We get it, women of New York, your black leather jacket with overtly open zipper and slightly askew collar ensures everyone in the bar knows you are not to be fucked with. You are not the type of girl who owns a record player. You don't pose for pictures. None of your candles are scented. You wait at least two drinks before discreetly referencing the time you got mugged on the way to a friend's art gallery opening and still made it on time. You only eat at restaurants with less than forty Yelp reviews. You won't even visit your roommate from college in Astoria because there's a rumor it might be getting a Whole Foods. You have a tattoo that shows your disdain for Bluetooth devices. You only hang out with your close friends because it's impossible to have an intelligent conversation with anyone else. You call people pussies. And cunts.
Did that girl just call that dude a cunt because he still listens to Dirty Projectors?
Yeah, I heard that too.
I think it was the girl in the disheveled black leather jacket who is clearly not to be fucked with.
Your grayscale wardrobe is a knife. Color is for girls who sing karaoke. For tourists from LA. For virgins. Virgins wear yellow. You're not a virgin. You don't sing karaoke. People who sing karaoke have no depth. You're mysterious. Timeless. Macabre. Color is tacky. It's for people who go to happy hour. For asshole hipsters who take ironic trips to Disneyland. Color is for pussies.
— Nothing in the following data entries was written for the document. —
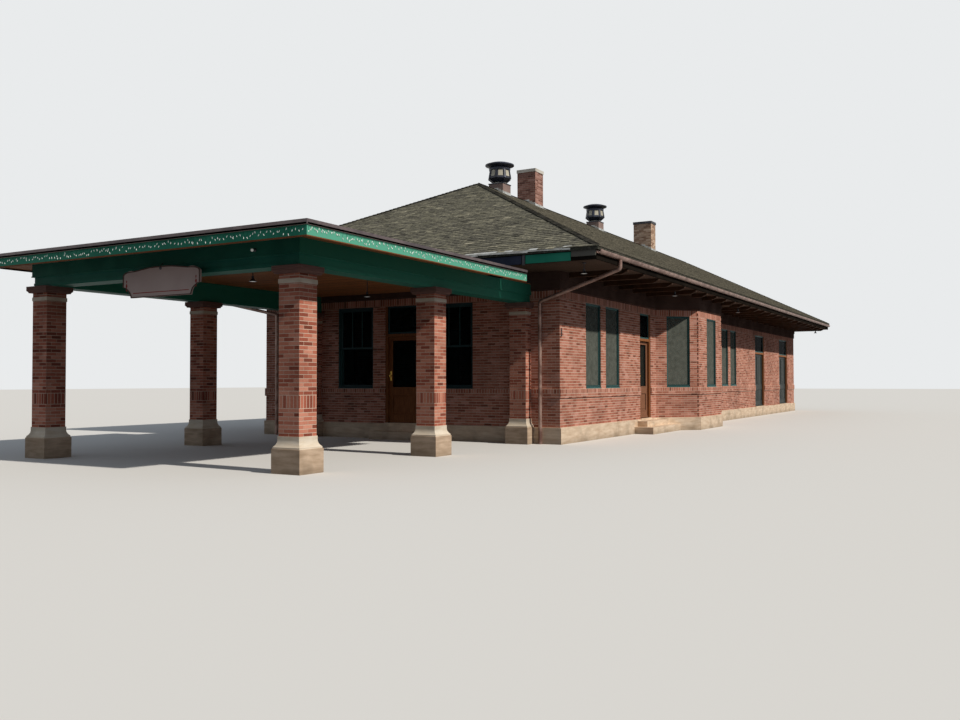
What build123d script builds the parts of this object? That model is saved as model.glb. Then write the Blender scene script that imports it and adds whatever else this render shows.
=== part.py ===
# Brick railway station with a hipped roof, a splayed bay and an open shelter at its near end.
# Units are millimetres. +Z is up, +Y runs away along the length, +X is to the right.
# The origin is on the ground in the middle of the whole building's plan.
from build123d import *
from math import atan2, cos, degrees, hypot, radians, sin
import os

os.makedirs("parts", exist_ok=True)

# Brickwork
course = 65.0
wall_thick = 330.0

# Main roof, from the ridge line at X = 0
roof_half_width = 6490.0
eave_height = 4280.0
ridge_height = 7480.0
roof_thick = 80.0
near_hip_run = 6420.0
far_hip_run = 2400.0
near_overhang = 1540.0
right_overhang = 1575.0
left_overhang = 2440.0
far_overhang = 760.0

cap_width = 170.0
cap_thick = 22.0

# Body of the building
body_length = 27810.0
foundation_height = 380.0
foundation_thick = 450.0
foundation_proud = 40.0
foundation_joint = 8.0
board_joint = 0.5
floor_thick = 80.0
soffit_drop = 280.0
head_drop = 620.0
sill_band_low = 1065.0
sill_band_high = 1275.0
sill_band_proud = 26.0
tooth_reach = 45.0
tooth_low_clear = 30.0

# Splayed bay on the right wall, measured from the near right corner
bay_start = 6790.0
bay_depth = 1000.0
bay_front_length = 2510.0

# Shelter, measured from the near face of its front pillars
pillar_width = 422.0
pillar_pitch_y = 3935.0
pilaster_proud = 267.0
pillar_right_set_in = 745.0
pillar_left_set_in = 1558.0
plinth_height = 390.0
plinth_proud = 80.0
base_stone_height = 200.0
base_stone_top_proud = 12.0
base_stone_low_proud = 66.0
base_stone_foot = 28.0
base_stone_bend = 68.0
base_stone_shoulder = 132.0
base_stone_hollow = 0.35
shaft_top = 3010.0
band_height = 72.0
band_proud = 10.0
head_height = 81.0
cap_height = 124.0
cap_fillet_height = 84.0
cap_low_proud = 55.0
cap_high_proud = 85.0
cap_bend_out = 9.0
cap_bend_up = 24.0
beam_width = 380.0
beam_height = 438.0
beam_board_height = 248.0
beam_board_proud = 35.0
shelter_overhang = 970.0
shelter_eave_run = 6970.0
board_thick = 22.0
shelter_fascia_height = 178.0
fascia_thick = 32.0
drip_edge_height = 80.0
drip_edge_drop = 28.0
drip_edge_proud = 18.0
shelter_roof_rise = 150.0

# Openings
entry_offset = 107.5
front_window_width = 1135.0
front_window_offset = 1490.0
side_window_width = 970.0
rear_pair_width = 900.0
pair_pier = 335.0
near_pair_middle = 2670.0
rear_pair_middle = 15290.0
bay_side_window_width = 760.0
bay_near_window_share = 0.52
bay_front_window_share = 0.55
bay_far_window_share = 0.48
bay_front_window_width = 1040.0
door_width = 1080.0
side_door_width = 900.0
side_door_middle = 5870.0
baggage_door_width = 1700.0
baggage_door_middle = 20360.0
freight_door_width = 1850.0
freight_door_middle = 25260.0
rear_window_spacing = 2600.0
window_reveal = 48.0
frame_face = 50.0
frame_depth = 120.0
sash_face = 45.0
sash_thick = 38.0
sash_lap = 40.0
glass_thick = 6.0

# Doors
door_set_back = 90.0
leaf_thick = 45.0
leaf_gap = 6.0
leaf_floor_gap = 8.0
pair_gap = 7.0
jamb_face = 50.0
jamb_set_back = 20.0
transom_low = 2600.0
transom_height = 70.0
transom_set_in = 20.0
stile_width = 115.0
top_rail_height = 80.0
rail_height = 180.0
bottom_rail_height = 225.0
lock_rail_height = 830.0
panel_sink = 14.0
knob_radius = 27.0
knob_reach = 62.0
knob_height = 1220.0
knob_inset = 62.0
hinge_radius = 7.0
hinge_length = 102.0
hinge_plate_width = 30.0
hinge_plate_thick = 2.5
hinge_stand_off = 8.0
hinge_clearance = 0.3
hinge_end_distance = 230.0

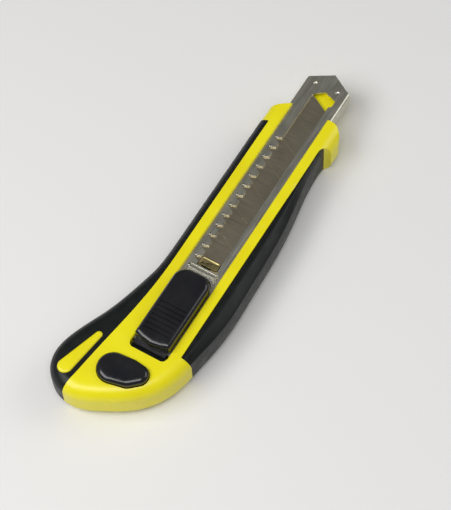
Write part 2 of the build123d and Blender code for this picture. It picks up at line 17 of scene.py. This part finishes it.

But this anti-anti-anti conformity only strengthens the perception that your lack of personal identity is leaving you a recursive mess of contrived expression. It's boring. It's boring and unoriginal and it's discrediting the very image of volition you're trying so hard to manufacture. And you are behaving like a malleable child who is terrified of appearing vulnerable. You're a suburban pot hookup flashing a stemmy eighth like it's the head of a wanted man. And your black leather jacket is the aftermarket auto parts sticker-covered rear windshield of your dropped '03 Honda Civic.
Just as color will not label you as a tourist, your patina'd brass necklace with AK-47 pendant won't distinguish you from your neighbor who thinks Brooklyn would be a fun place to live. The only way to convince us you are a badass is by not trying to convince us of anything. To not give a shit what we think instead of attempting to instill a belief in us.
Put on your big girl pants and create something that's your own. Sing along to an Outkast song playing in a coffee shop. Take a trip to Niagara Falls. Emphatically tell a story. Get yourself a Chipotle burrito. We won't think you're a pussy.